Inside, the only noticeable difference is that the saloon has a full bench rear seat, where the coupe’s seat is sculpted to be more of a two and occasional three-seater. Both have what Michael thinks is African mahogany woodwork, and some nice detail touches. The saloon has good old-fashioned fabric grab handles hanging from the C-pillars and the coupe has a pull-out drinks tray hidden behind the rear seat’s centre armrest. Both have a pull-out tray under the dash that doubles as a home for the tool kit. The one jarring note in the P5B’s design, to Michael’s eyes, is the instrument panel. He feels that Rover didn’t know how to make a nice dashboard. It’s as though it designed the dashboard and then realised it had to provide instruments, so it mounted them on a box that is not even slightly integrated into the overall design. This applies to all models from the P5 on.

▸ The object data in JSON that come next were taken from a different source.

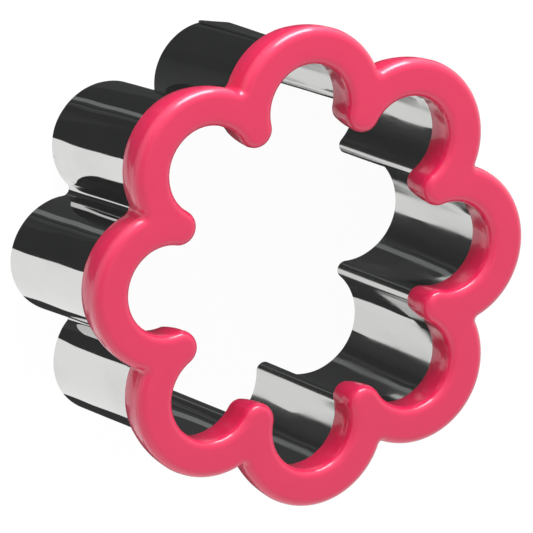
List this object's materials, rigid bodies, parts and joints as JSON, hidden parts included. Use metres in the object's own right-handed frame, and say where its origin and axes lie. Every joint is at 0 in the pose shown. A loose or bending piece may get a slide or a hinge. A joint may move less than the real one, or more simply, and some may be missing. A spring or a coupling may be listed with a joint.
{
  "type": "cookie cutter",
  "caption": "Flower-shaped cookie cutter: a thin polished steel band bent into round petals, with a moulded plastic grip ring along its upper edge.",
  "frame": {"origin": "middle of the flower, on the plane of the cutting edge", "axes": "+Z from the cutting edge up to the grip's top; +X through the crown of a petal"},
  "size_m": [0.1016, 0.1016, 0.0445],
  "materials": {
    "polished_steel": "thin stainless steel strip, mirror polished, with faint forming waves",
    "pink_plastic": "moulded hot-pink plastic, satin gloss"
  },
  "bodies": {
    "root": {"cutting_band": "polished_steel", "grip_ring": "pink_plastic"}
  },
  "joints": []
}
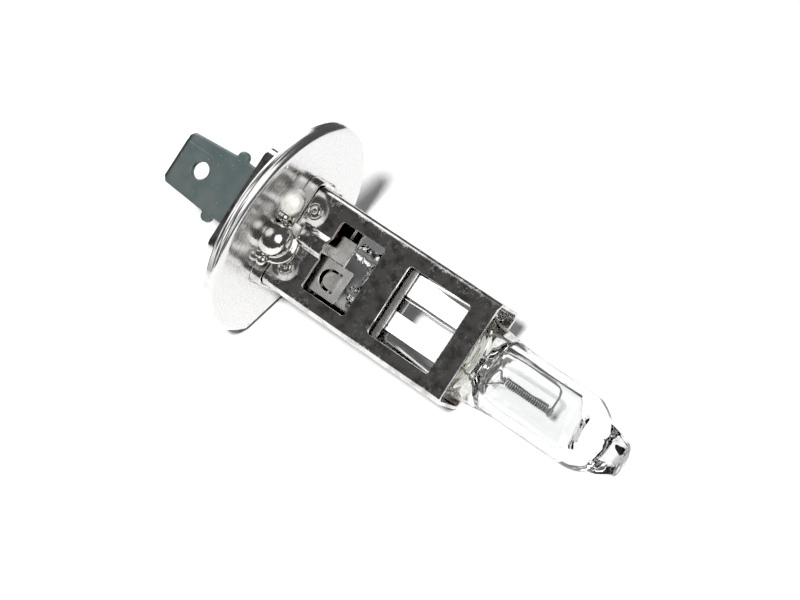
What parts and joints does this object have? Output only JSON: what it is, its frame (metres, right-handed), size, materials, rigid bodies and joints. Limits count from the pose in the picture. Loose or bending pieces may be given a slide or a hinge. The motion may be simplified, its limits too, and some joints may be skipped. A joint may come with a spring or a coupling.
{
  "type": "halogen headlight bulb",
  "caption": "Halogen headlight bulb: quartz capsule with an axial coil in a windowed nickel-plated sheet holder, round prefocus flange with a flat, and a flat push-on tab.",
  "frame": {"origin": "centre of the flange's front face, the lamp's reference plane", "axes": "+X along the lamp's axis towards the glass tip, +Z away from the flat on the flange, +Y completes the right-handed frame"},
  "size_m": [0.0525, 0.0224, 0.0201],
  "materials": {
    "bright_nickel": "bright nickel plate on formed steel sheet, fine scratches",
    "weld_metal": "smooth fused metal",
    "spring_steel": "rolled spring steel, satin",
    "strip_metal": "rolled nickel strip, satin",
    "terminal_metal": "dull tin plate, grey-green, satin",
    "ceramic": "fired steatite, matt",
    "quartz": "clear fused quartz, fire-polished",
    "molybdenum": "drawn molybdenum, satin",
    "tungsten": "drawn tungsten, dark satin"
  },
  "bodies": {
    "root": {"prefocus_ring": "bright_nickel", "base_sleeve": "bright_nickel", "pinch_holder": "bright_nickel", "ring_weld_beads": "weld_metal", "sleeve_weld_spots": "weld_metal", "earth_bead": "weld_metal", "upper_pinch_clip": "spring_steel", "lower_pinch_clip": "spring_steel", "insulator": "ceramic", "terminal_blade": "terminal_metal", "contact_strip": "strip_metal", "live_lead_weld": "weld_metal", "earth_strip": "strip_metal", "live_outer_lead": "molybdenum", "earth_outer_lead": "molybdenum", "live_foil": "molybdenum", "earth_foil": "molybdenum", "quartz_envelope": "quartz", "short_inner_lead": "molybdenum", "long_inner_lead": "molybdenum", "filament": "tungsten", "filament_joints": "molybdenum"}
  },
  "joints": []
}
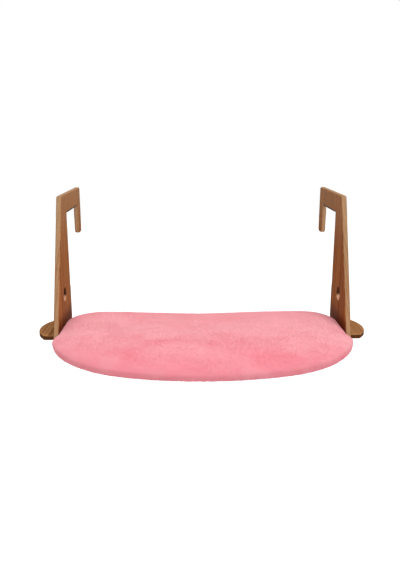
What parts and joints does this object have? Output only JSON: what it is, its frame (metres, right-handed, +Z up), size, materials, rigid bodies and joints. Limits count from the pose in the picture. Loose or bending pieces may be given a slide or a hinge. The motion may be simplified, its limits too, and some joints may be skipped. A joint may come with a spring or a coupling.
{
  "type": "cat radiator bed",
  "caption": "Hanging cat bed: a plush D-shaped cushion on a wooden board carried by wooden hook brackets that drop over a radiator.",
  "frame": {"origin": "midway between the two hooks, where the plane of the radiator's front (the felt on the brackets' back edges) meets the plane that the hooks rest on (the underside of the felt under the hook arms)", "axes": "+X across the bed to the right as seen from the room, +Y from the room towards the wall, +Z up"},
  "size_m": [0.5558, 0.4335, 0.2359],
  "materials": {
    "bracket_wood": "brown stained, satin varnish",
    "board_wood": "brown stained, satin varnish",
    "screw_steel": "zinc plated",
    "felt": "pressed felt",
    "grip_hook": "hook tape",
    "grip_loop": "loop tape",
    "plush": "short pile plush",
    "base_fabric": "woven",
    "filling": "fibre wadding",
    "zip_tape": "woven tape",
    "zip_coil": "nylon coil",
    "zip_metal": "nickel plated"
  },
  "bodies": {
    "frame": {"bracket_left": "bracket_wood", "bracket_right": "bracket_wood", "seat_board": "board_wood", "tab_screws_left": "screw_steel", "tab_screws_right": "screw_steel", "hook_felt_left": "felt", "hook_felt_right": "felt", "rest_felt_left": "felt", "rest_felt_right": "felt", "grip_hook_strips": "grip_hook"},
    "cushion": {"grip_loop_strips": "grip_loop", "cushion_cover": "plush", "cushion_base": "base_fabric", "cushion_filling": "filling", "zip_tape_upper": "zip_tape", "zip_tape_lower": "zip_tape", "zip_chain": "zip_coil", "zip_end_stops": "zip_metal"},
    "slider": {"zip_slider": "zip_metal"},
    "pull": {"zip_pull": "zip_metal"}
  },
  "joints": [
    {"name": "cushion_lift", "type": "slide", "parent": "frame", "child": "cushion", "axis": [0, 0, 1], "range_m": [0, 0.15]},
    {"name": "zip_slide", "type": "slide", "parent": "cushion", "child": "slider", "axis": [1, 0, 0], "range_m": [0, 0.2904]},
    {"name": "pull_swing", "type": "hinge", "parent": "slider", "child": "pull", "pos_m": [-0.1452, -0.00999, -0.18442], "axis": [1, 0, 0], "range_deg": [0, 165]}
  ]
}
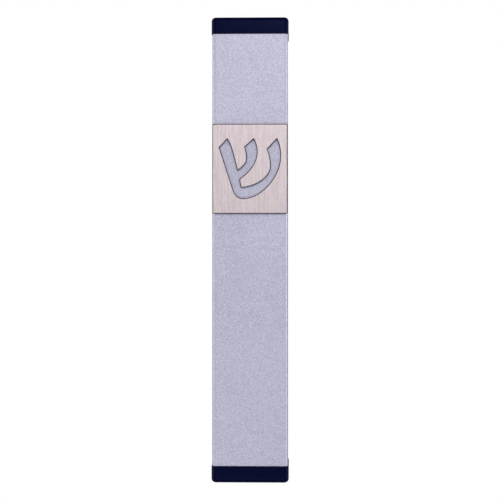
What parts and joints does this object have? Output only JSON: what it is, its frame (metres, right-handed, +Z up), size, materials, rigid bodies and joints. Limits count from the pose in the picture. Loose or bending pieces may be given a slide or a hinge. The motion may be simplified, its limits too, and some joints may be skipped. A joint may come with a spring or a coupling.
{
  "type": "mezuzah case",
  "caption": "Slim wall-mounted mezuzah case: satin aluminium channel, dark plastic end caps, brushed front plate with a cut-out shin, and a rolled parchment on a slide-in back plate.",
  "frame": {"origin": "centre of the mounting face, the rear of the adhesive tape, half way up the case", "axes": "+Z up along the case, +Y into the wall, so the front faces -Y; +X to the right for someone facing the front"},
  "size_m": [0.0204, 0.0181, 0.1228],
  "materials": {
    "foam_tape": "double-sided foam tape, matt",
    "black_plastic": "extruded, faint lines along its length",
    "satin_aluminium": "bead blasted and clear anodised",
    "adhesive_film": "double-sided film",
    "brushed_metal": "satin, brushed upright, warm tint",
    "navy_plastic": "moulded, semi-gloss, blue-black",
    "parchment": "scraped skin, blank",
    "clear_plastic": "thin clear film"
  },
  "bodies": {
    "wall_plate": {"mounting_tape": "foam_tape", "back_plate": "black_plastic"},
    "case": {"case_extrusion": "satin_aluminium", "plate_adhesive": "adhesive_film", "shin_plate": "brushed_metal"},
    "top_cap": {"top_cap": "navy_plastic"},
    "bottom_cap": {"bottom_cap": "navy_plastic"},
    "scroll": {"parchment_scroll": "parchment", "scroll_sleeve": "clear_plastic"}
  },
  "joints": [
    {"name": "case_slide", "type": "slide", "parent": "wall_plate", "child": "case", "axis": [0, 0, 1], "range_m": [0, 0.12]},
    {"name": "top_cap_pull", "type": "slide", "parent": "case", "child": "top_cap", "axis": [0, 0, 1], "range_m": [0, 0.015]},
    {"name": "bottom_cap_pull", "type": "slide", "parent": "case", "child": "bottom_cap", "axis": [0, 0, -1], "range_m": [0, 0.115]},
    {"name": "scroll_slide", "type": "slide", "parent": "case", "child": "scroll", "axis": [0, 0, -1], "range_m": [0, 0.115]}
  ],
  "couplings": [
    {"joint": "scroll_slide", "follows": "bottom_cap_pull", "ratio": 1}
  ]
}
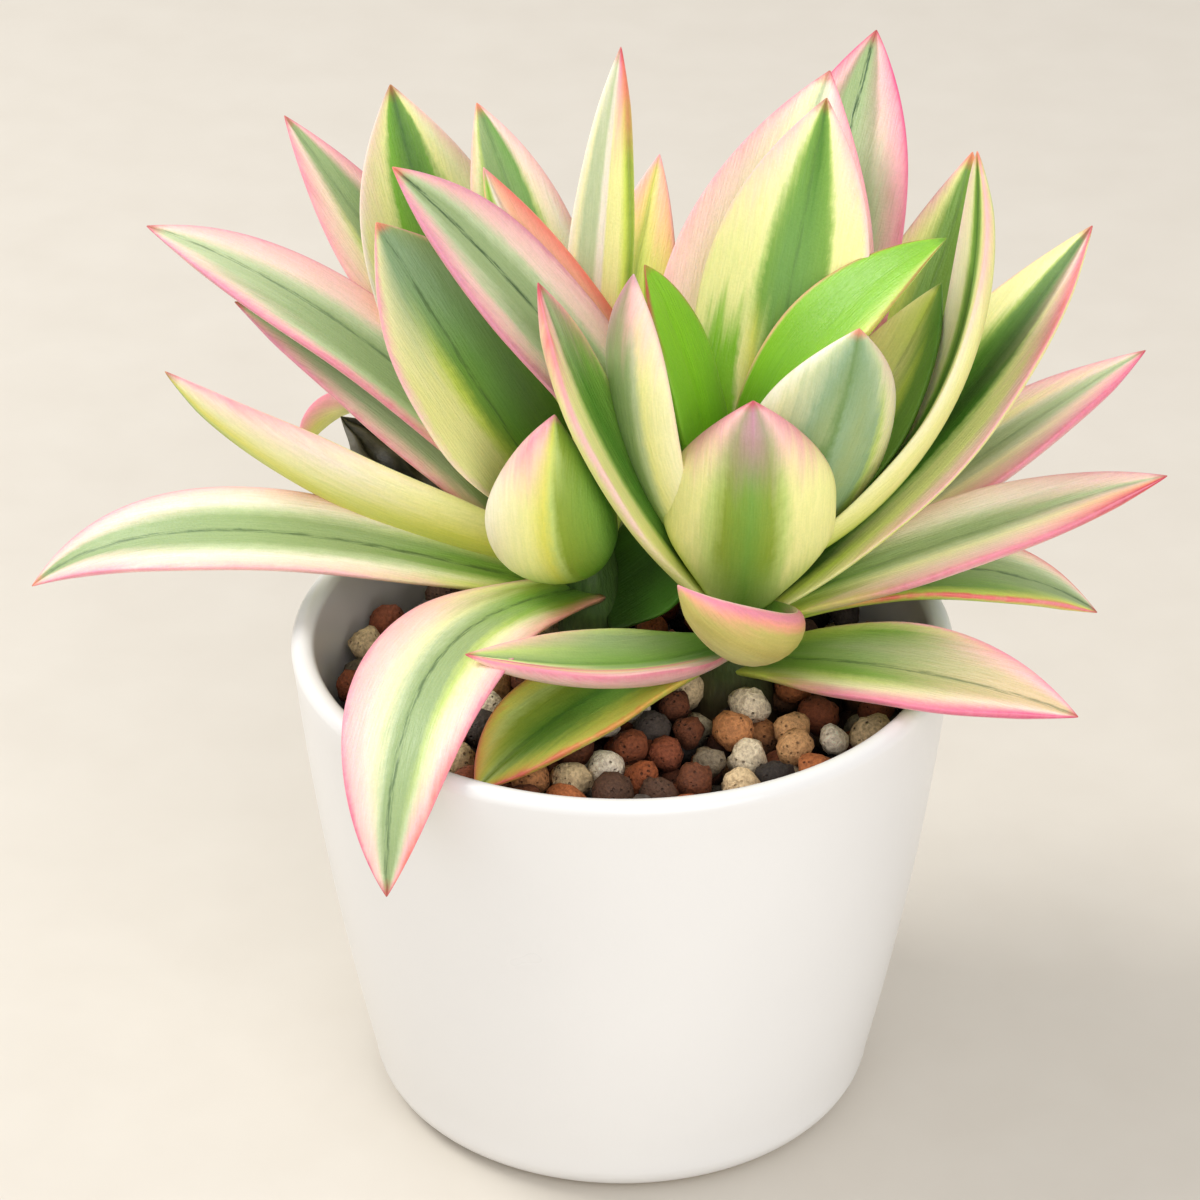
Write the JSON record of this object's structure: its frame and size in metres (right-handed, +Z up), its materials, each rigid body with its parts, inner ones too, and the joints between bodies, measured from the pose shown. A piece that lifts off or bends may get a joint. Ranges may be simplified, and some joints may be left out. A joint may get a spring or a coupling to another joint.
{
  "type": "potted succulent",
  "caption": "Potted variegated campfire crassula: two rosettes of thick pointed leaves with green centres, cream bands and pink edges, in pellets in a round tapered white pot.",
  "frame": {"origin": "centre of the pot's flat base, on the surface it stands on", "axes": "+Z up along the pot's axis, -Y the front as in the picture, +X to the right seen from the front"},
  "size_m": [0.1691, 0.1216, 0.1597],
  "materials": {
    "glaze": "satin",
    "pellets": "matte",
    "mix": "matte",
    "stem": "matte",
    "leaf_sage": "satin",
    "leaf_bright": "satin",
    "leaf_young": "satin",
    "leaf_cream": "satin",
    "leaf_pink": "satin",
    "leaf_withered": "matte"
  },
  "bodies": {
    "root": {"pot": "glaze", "potting_mix": "mix", "pellet_top_dressing": "pellets", "stem_left": "stem", "stem_right": "stem", "right_leaf_centre_large": "leaf_bright", "right_leaf_young_left": "leaf_young", "right_leaf_young_right": "leaf_young", "right_leaf_front_broad": "leaf_cream", "right_leaf_inner_white_edged": "leaf_sage", "right_leaf_purple_tip": "leaf_cream", "right_leaf_pink_edged": "leaf_pink", "right_leaf_coral_edged": "leaf_cream", "right_leaf_on_edge": "leaf_cream", "right_leaf_small_yellow": "leaf_cream", "right_leaf_pink_widest": "leaf_pink", "right_leaf_pink_tallest": "leaf_pink", "right_leaf_far_curved": "leaf_sage", "right_leaf_dark_striped": "leaf_sage", "right_leaf_far_back": "leaf_sage", "right_leaf_spreading_low": "leaf_sage", "right_leaf_spreading_high": "leaf_sage", "right_leaf_drooping": "leaf_sage", "right_leaf_small_rolled": "leaf_pink", "right_leaf_low_boat": "leaf_sage", "right_leaf_over_rim": "leaf_sage", "right_leaf_on_bed": "leaf_sage", "right_leaf_back_1": "leaf_sage", "right_leaf_back_2": "leaf_sage", "right_leaf_back_3": "leaf_sage", "left_leaf_narrow_keeled": "leaf_cream", "left_leaf_inner_broad": "leaf_sage", "left_leaf_young_cupped": "leaf_cream", "left_leaf_back_tall": "leaf_sage", "left_leaf_back_broad": "leaf_bright", "left_leaf_back_outer": "leaf_sage", "left_leaf_short_yellow": "leaf_cream", "left_leaf_outer_upper": "leaf_pink", "left_leaf_far_left": "leaf_cream", "left_leaf_outer_lower": "leaf_sage", "left_leaf_arching": "leaf_sage", "left_leaf_hanging": "leaf_sage", "left_leaf_drooping": "leaf_cream", "left_leaf_withered": "leaf_withered", "left_leaf_low_inner": "leaf_sage", "left_leaf_back_1": "leaf_sage", "left_leaf_back_2": "leaf_sage", "left_leaf_back_3": "leaf_sage"}
  },
  "joints": []
}
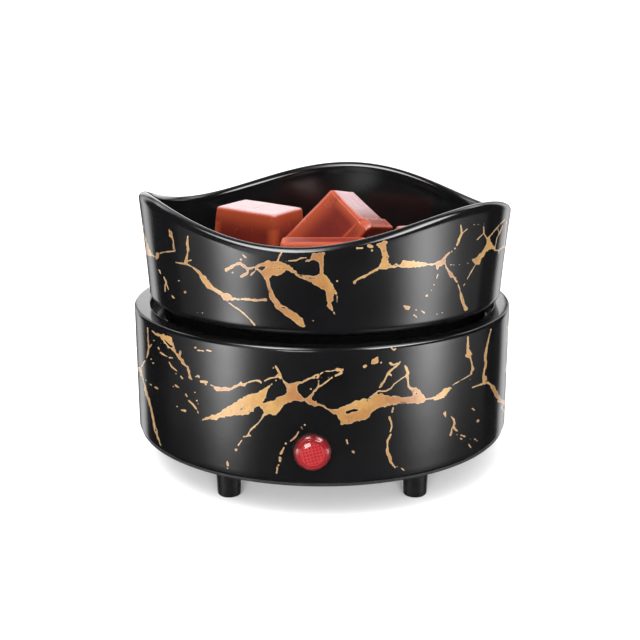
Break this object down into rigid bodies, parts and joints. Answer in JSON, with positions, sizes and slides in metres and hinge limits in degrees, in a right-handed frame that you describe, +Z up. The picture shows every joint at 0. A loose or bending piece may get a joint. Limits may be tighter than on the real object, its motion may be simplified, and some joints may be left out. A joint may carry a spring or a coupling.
{
  "type": "wax melt warmer",
  "caption": "Round glazed ceramic wax melt warmer: drum base with hot plate and lit push switch on four feet, and a lift-off dish with a wavy rim holding wax melts.",
  "frame": {"origin": "On the floor, under the centre of the base", "axes": "+Z up; the front with the red button faces -Y and the cord gland faces +Y; +X is to the right seen from the front"},
  "size_m": [0.13, 0.136, 0.0948],
  "materials": {
    "black_glaze": "glossy black glaze with fired gold marble veins",
    "plate_aluminium": "turned, satin",
    "seal_silicone": "grey silicone",
    "heater_ceramic": "unglazed white ceramic",
    "bracket_steel": "zinc-plated sheet",
    "screw_steel": "zinc-plated",
    "fuse_case": "tinned metal case",
    "insulation_fibre": "pressed ceramic fibre board",
    "contact_brass": "plain brass",
    "cover_paint": "black powder coat",
    "foot_rubber": "smooth black rubber",
    "black_plastic": "moulded black nylon",
    "terminal_plastic": "moulded ivory nylon",
    "lens_red": "translucent red, polished",
    "diffuser_red": "bright red with a fine square grid",
    "plunger_white": "moulded white acetal",
    "lamp_glass": "clear glass",
    "spring_steel": "bright wire",
    "lead_brown": "silicone wire sleeve",
    "lead_blue": "silicone wire sleeve",
    "lead_black": "silicone wire sleeve",
    "lead_red": "silicone wire sleeve",
    "wax_red": "smooth red-brown moulded wax",
    "gold_vein": "fired metallic gold decoration"
  },
  "bodies": {
    "root": {"base_shell": "black_glaze", "hot_plate": "plate_aluminium", "plate_seal": "seal_silicone", "ptc_heater": "heater_ceramic", "heater_clamp": "bracket_steel", "clamp_screws": "screw_steel", "thermal_fuse": "fuse_case", "fuse_strap": "bracket_steel", "fuse_strap_screw": "screw_steel", "insulation_disc": "insulation_fibre", "heat_shield": "bracket_steel", "shield_standoffs": "contact_brass", "shield_screws": "screw_steel", "bottom_cover": "cover_paint", "foot_front_left": "foot_rubber", "foot_front_right": "foot_rubber", "foot_rear_left": "foot_rubber", "foot_rear_right": "foot_rubber", "foot_screws": "screw_steel", "cord_gland": "black_plastic", "gland_nut": "black_plastic", "terminal_block": "terminal_plastic", "terminal_screws": "contact_brass", "switch_sleeve": "black_plastic", "switch_body": "black_plastic", "switch_contacts": "contact_brass", "button_spring": "spring_steel", "live_lead": "lead_brown", "neutral_lead": "lead_blue", "switched_lead": "lead_black", "heater_lead": "lead_red"},
    "dish": {"dish": "black_glaze"},
    "wax_melts": {"wax_melt_left": "wax_red", "wax_melt_tilted": "wax_red", "wax_melt_front": "wax_red", "wax_melt_right": "wax_red"},
    "button": {"button_lens": "lens_red", "button_diffuser": "diffuser_red", "button_plunger": "plunger_white", "button_lamp": "lamp_glass"}
  },
  "joints": [
    {"name": "dish_lift", "type": "slide", "parent": "root", "child": "dish", "axis": [0, 0, 1], "range_m": [0, 0.06]},
    {"name": "melts_lift", "type": "slide", "parent": "dish", "child": "wax_melts", "axis": [0, 0, 1], "range_m": [0, 0.05]},
    {"name": "button_press", "type": "slide", "parent": "root", "child": "button", "axis": [0, 1, 0], "range_m": [0, 0.002], "stiffness_N_per_m": 300, "springref_m": -0.002, "deforming": ["button_spring"]}
  ]
}
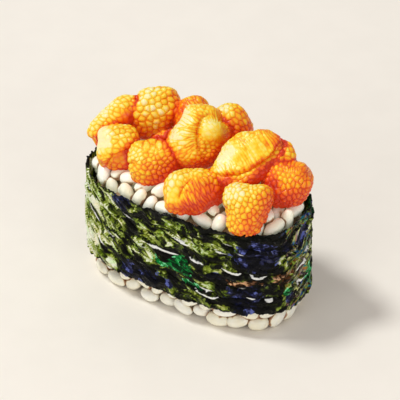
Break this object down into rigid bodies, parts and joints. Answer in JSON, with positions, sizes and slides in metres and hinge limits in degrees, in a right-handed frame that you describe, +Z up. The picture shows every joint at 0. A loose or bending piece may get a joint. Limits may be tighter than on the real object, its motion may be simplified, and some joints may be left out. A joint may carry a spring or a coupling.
{
  "type": "gunkan sushi",
  "caption": "Oval sushi: a rice ball wrapped in a seaweed band, heaped with plump granular sea urchin lobes.",
  "frame": {"origin": "the flat underside of the rice, under the middle of the band's oval", "axes": "+X along the oval's long axis, +Z up, the band's overlap on the +Y side"},
  "size_m": [0.0597, 0.0346, 0.0482],
  "materials": {
    "rice": "moist, slightly glossy white cooked rice",
    "nori": "dark green-black roasted seaweed with olive mottling and small glossy highlights",
    "urchin": "moist, granular, yellow to deep orange"
  },
  "bodies": {
    "root": {"rice": "rice", "nori": "nori", "lobe_front_right": "urchin", "lobe_front_middle": "urchin", "lobe_flap": "urchin", "lobe_curl": "urchin", "lobe_front_left": "urchin", "lobe_right": "urchin", "lobe_under_flap": "urchin", "lobe_left_fold": "urchin", "lobe_crown": "urchin", "lobe_crescent": "urchin", "lobe_back_right": "urchin", "lobe_back_left": "urchin", "lobe_back_corner": "urchin", "lobe_heart": "urchin"}
  },
  "joints": []
}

The P5B (fifth post war model, Buick engine) in either form was a classic from the day it was introduced in 1967, and it is still a head-turning car that is satisfying and practical to drive on a daily basis. It will always be sought after by those who appreciate the best of British attributes, which these cars have in abundance. The last one came off the production line in 1973, after 11,501 saloons and 9099 coupes had been built.
Michael has an eight-year-old son, Nikolai, and he is a very fortunate young lad. One day he will inherit two immaculate, almost identical, Rovers, a MkIV Zodiac and a MkI Ford Capri. Whether he will be able to fuel or drive them is another matter, but one thing is certain — barring major natural disasters or World War III, the cars will be owned by the Wolfe family, to be handed down to the fourth and successive generations.